Menjadi suster Abdi Kristus sebagaimana dicita-citakan Bapa Pendiri, dengan menghidupi semangat Maria Hamba Allah haruslah saya perjuangkan terus-menerus. Dalam hidup sehari-hari aku berusaha mengupayakannya dengan mencoba menghidupi semangat kesederhanaan Bunda Maria yang lahir dan mengalir dari kesederhanaan iman dan sikap kontemplatifnya dengan mencoba memaknai dan mensyukuri setiap peristiwa sekecil apa pun yang kualami setiap hari. Secara konkret kuwujudkan dengan membangun hidup produktif daripada konsumtif dengan memaksimalkan penggunaan barang yang ada atau tersedia.

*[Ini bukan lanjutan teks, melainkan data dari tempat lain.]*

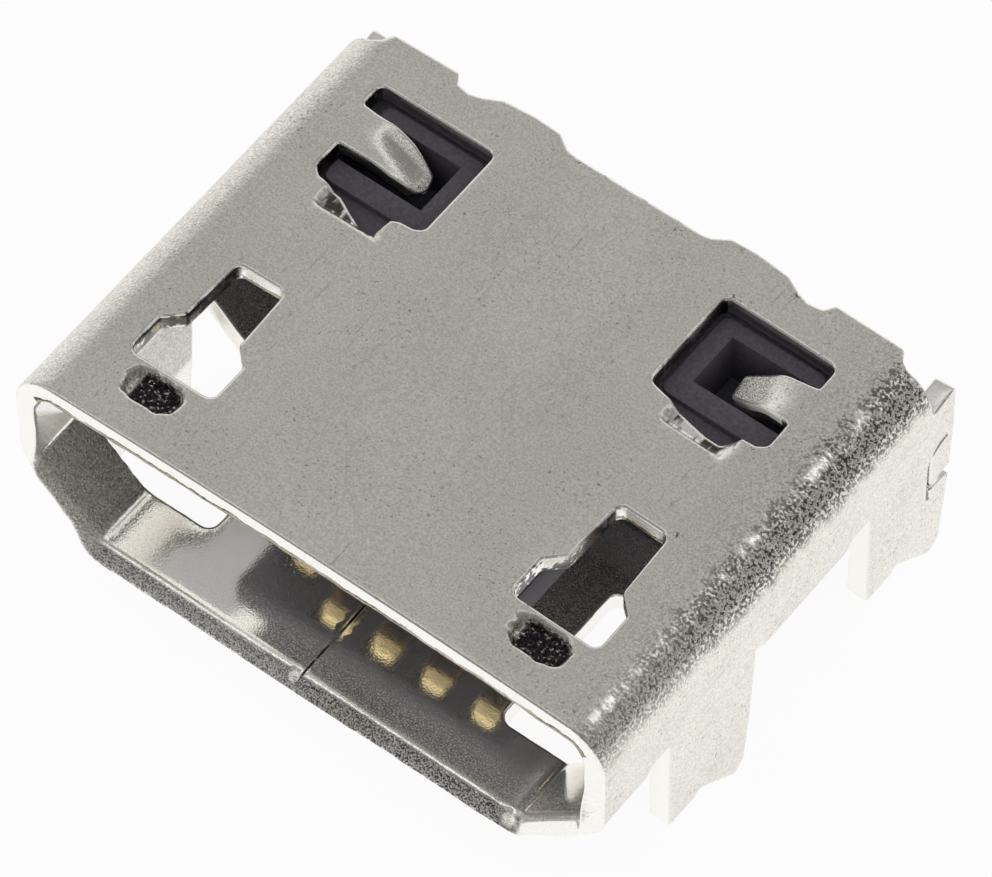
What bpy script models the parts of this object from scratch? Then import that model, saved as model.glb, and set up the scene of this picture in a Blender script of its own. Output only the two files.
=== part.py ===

Demikian juga keteladanan St. Theresia dari Kanak-kanak Yesus akan kedekatannya dengan Tuhan bagaikan anak dan ayah, begitu akrab, polos, spontan, apa adanya menginspirasiku dalam dan melalui apapun bertemu dengan Tuhan. Dengan ini aku merasa tidak sendirian, Yesus menjadi sahabat dalam perjalanan peziarahan panggilanku. Kusadari Ia selalu hadir dalam setiap langkah dan situasi hidupku. Pengalaman ini mengantarku ke penghayatan doa Aku Percaya.
Terima kasih atas rengkuhan kongregasi yang menjadi dukungan panggilan hingga setia sampai sekarang. Rengkuhan ini secara nyata kurasakan melalui kesempatan-kesempatan yang disediakan oleh kongregasi dalam bentuk olah rohani (retret, rekoleksi, penyegaran rohani), kesempatan pengembangan diri melalui studi, kursus-kursus. Berbagai macam fasilitas yang disediakan oleh kongregasi untuk mendukung hidup panggilan dan perutusan (rumah biara dengan segala fasilitas yang dibutuhkan, tugas yang sudah disiapkan tanpa harus bersusah payah mencari dan melamar pekerjaan, yang sekaligus menjadi sumber penghasilan untuk menopang kehidupan para suster.
Melalui Tim kesehatan dan pangruktilaya kongregasi merengkuh di kala sakit, bahkan sampai saat Tuhan memanggil. Dengan itu semua aku semakin disadarkan bahwa diriku adalah milik kongregasi, menjadi bagian dari kongregasi. Menyadari hal ini, maka aku merasa ikut bertanggung jawab terhadap perkembangan dan masa depan kongregasi, antara lain dengan ikut terlibat dalam mencari calon-calon Abdi Kristus serta memberi masukan – masukan yang berguna bagi perkembangan kongregasi, baik menyikapi hidup keseharian dengan peristiwa-peristiwa dan hal-hal kecil yang kualami. Pendek kata di mana pun, dalam peristiwa apa diminta maupun tidak (Konst 146).